This time, I need something in a small SMT package, capable of handling 10mA or so, and maybe 15 Volts.
Special requirements, though, are: very low forward voltage at 10mA, very low reverse leakage (more so than usual), and fast switching. Low capacitance may also be a factor.
And, naturally, when I'm interested in VF@10mA, Digi-Key's filter is showing, e.g., VF@1.5A, which isn't that much of a clue. Though, a low value at 1.5A probably bodes well for 10mA.
Looks like Panasonic has something that may be suitable, though the capacitance is awfully high.
But then I think: What about germanium? Don't germanium diodes have very low VF?
Well, the venerable 1N34A is still available. For $6.76 each. And not SMT, nor tiny. And VF@5mA is a whopping Volt. Reverse leakage isn't all the impressive, either.
So much for that idea. Back to the regular Schottkies.
Update: A bit of oscilloscope-pokery suggests that the current issue involves both diode drop and not the best choice of coupled inductor. The board that should be turning up in tomorrow's mail uses a coupled inductor that's actually meant for this application (and is a fair bit smaller). The inductor itself should be showing up fairly soon. Then I start pondering synchronous rectification, which is not obviously absurd, though I do need to re-examine the topology and the waveforms involved.
Well, for the immediate project, making this work perfectly isn't all that important. The follow-on, though, will seriously need to pinch milliWatts, so a bit of development effort before crunch time is still in order.

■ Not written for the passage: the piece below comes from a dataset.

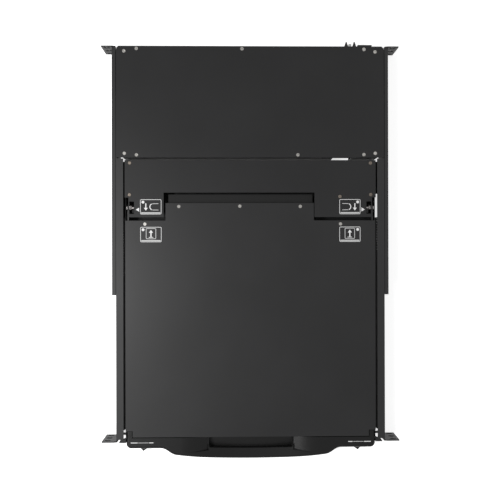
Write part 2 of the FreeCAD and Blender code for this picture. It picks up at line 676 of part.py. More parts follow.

Update 2: An old-school hot-carrier rectifier won't do the job. Not only is a 1B3GT quite bulky, its forward drop at 7mA is three orders of magnitude too high, and it needs (dang, amount not specified in this datasheet) a fair amount of power for heating the carriers.
Meanwhile, my super-easy scheme for synchronous rectification in this topology... um. The waveforms tell me it should work, more or less. Putting it into the schematic, my instincts say it's completely backward. But, my brain has been out of order for a couple of days now, so maybe I should just try tacking together a test, to see what happens. Assuming I have the right bits in my goodie box, of course.
Update 3: Kludged test of concept goes beyond "Fail" and well into "What is this I don't even" territory. Observed waveforms make negative sense. Oh, well: back to pondering. Best guess is that there's a fiddly timing issue (there certainly is one, but I was hoping I could get away with ignoring it) that's causing just enough interference to give the highly-integrated regulator chip heartburn.